- REQUIREMENTS
Restate word for word the lines that begin the listing and end with the line holding "return y, low".

- DATA SEGMENT
****************************************
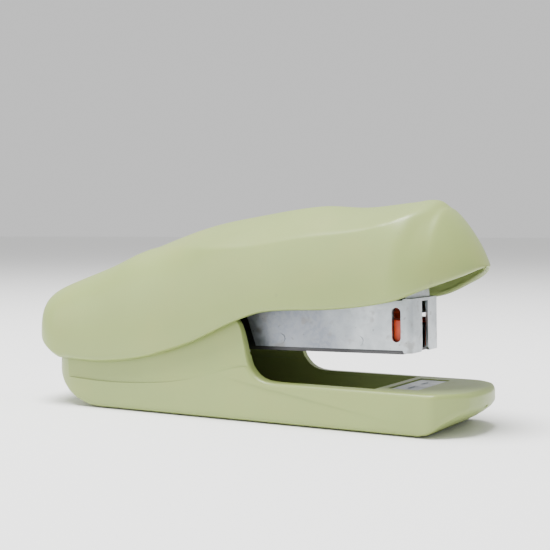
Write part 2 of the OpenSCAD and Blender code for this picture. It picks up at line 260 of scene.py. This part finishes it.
def cover_section(x, t):
    """Half a section of the cover: t runs from 0 at the rim to 1 at the middle line."""
    facet = max(curve(FACET_HALF, x), 0) if FACET_HALF[0][0] < x < FACET_HALF[-1][0] else 0
    fall = max(curve(FACET_FALL, x), 0) if facet else 0
    half, low = cover_half(x), rim_height(x)
    facet = min(facet, half * FACET_LIMIT)
    square = 2.9 - 0.7 * smooth_step(-50, 8, x) + 0.4 * smooth_step(40, 50, x)
    share = FACET_SHARE * facet / FACET_WIDEST
    if t > 1 - share:
        y = facet * (1 - t) / share
        return y, crown_height(x, y) - fall * (y / facet) ** FACET_SWELL
    last = math.acos((facet / max(half, 0.01)) ** (square / 2))
    angle = last * t / (1 - share)
    y = half * math.cos(angle) ** (2 / square)
    side_top = (crown_height(x, y) - fall - low) / math.sin(last) ** (2 / square)
    return y, low + max(side_top, 0.1) * math.sin(angle) ** (2 / square)


def cover_point(x, side):
    """A point of the skin: side runs from -1 at one rim to 1 at the other."""
    t = 1 - abs(side)
    blend = EDGE_BLEND * smooth_step(0, END_FADE, t) * smooth_step(0, END_FADE, 1 - t)
    spots = [cover_section(x, t - blend), cover_section(x, t), cover_section(x, t + blend)]
    y, z = (sum(spot[k] for spot in spots) / len(spots) for k in (0, 1))
    low = rim_height(x)
    tuck = max(1 - (z - low) / RIM_ROUND, 0)
    y = max(y - RIM_ROUND * (1 - math.sqrt(max(1 - tuck * tuck, 0))), 0)
    return Vector((x, math.copysign(y, side), z))


def make_cover(finish):
    """The cover's skin, with its wall inside it. Rows crowd towards both ends."""
    bm = bmesh.new()
    bmesh.ops.create_grid(bm, x_segments=190, y_segments=121, size=1)
    middle, reach = (TIP + REAR) / 2, (TIP - REAR) / 2
    for v in bm.verts:
        spread = math.copysign(1 - (1 - abs(v.co.y)) ** COLUMN_CROWDING, v.co.y)
        v.co = cover_point(middle + reach * math.sin(math.pi / 2 * v.co.x * END_GAP), spread)
    bmesh.ops.remove_doubles(bm, verts=bm.verts, dist=0.005)
    bmesh.ops.recalc_face_normals(bm, faces=bm.faces)
    if sum(f.normal.z for f in bm.faces) < 0:
        bmesh.ops.reverse_faces(bm, faces=bm.faces)
    piece = finish_piece("cover", bm, "handle", finish, ["cover_shell"], 50)
    wall = piece.modifiers.new("wall", "SOLIDIFY")
    wall.thickness = COVER_WALL * MM
    wall.offset = -1


# ---------------------------------------------------------------- base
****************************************
- RESPONSE TO THIS TASK
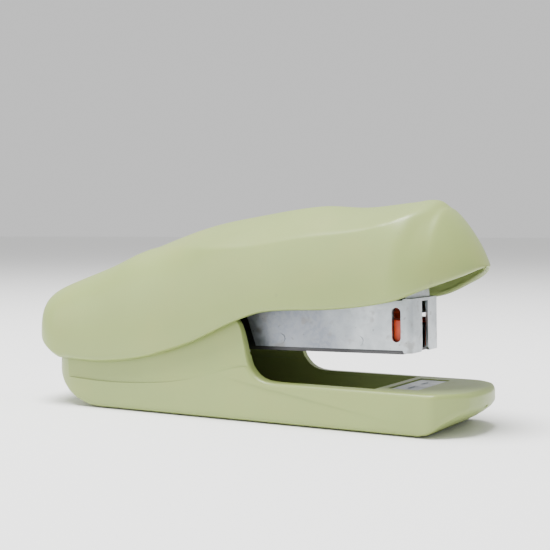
Write part 2 of the OpenSCAD and Blender code for this picture. It picks up at line 260 of scene.py. This part finishes it.
def cover_section(x, t):
    """Half a section of the cover: t runs from 0 at the rim to 1 at the middle line."""
    facet = max(curve(FACET_HALF, x), 0) if FACET_HALF[0][0] < x < FACET_HALF[-1][0] else 0
    fall = max(curve(FACET_FALL, x), 0) if facet else 0
    half, low = cover_half(x), rim_height(x)
    facet = min(facet, half * FACET_LIMIT)
    square = 2.9 - 0.7 * smooth_step(-50, 8, x) + 0.4 * smooth_step(40, 50, x)
    share = FACET_SHARE * facet / FACET_WIDEST
    if t > 1 - share:
        y = facet * (1 - t) / share
        return y, crown_height(x, y) - fall * (y / facet) ** FACET_SWELL
    last = math.acos((facet / max(half, 0.01)) ** (square / 2))
    angle = last * t / (1 - share)
    y = half * math.cos(angle) ** (2 / square)
    side_top = (crown_height(x, y) - fall - low) / math.sin(last) ** (2 / square)
    return y, low + max(side_top, 0.1) * math.sin(angle) ** (2 / square)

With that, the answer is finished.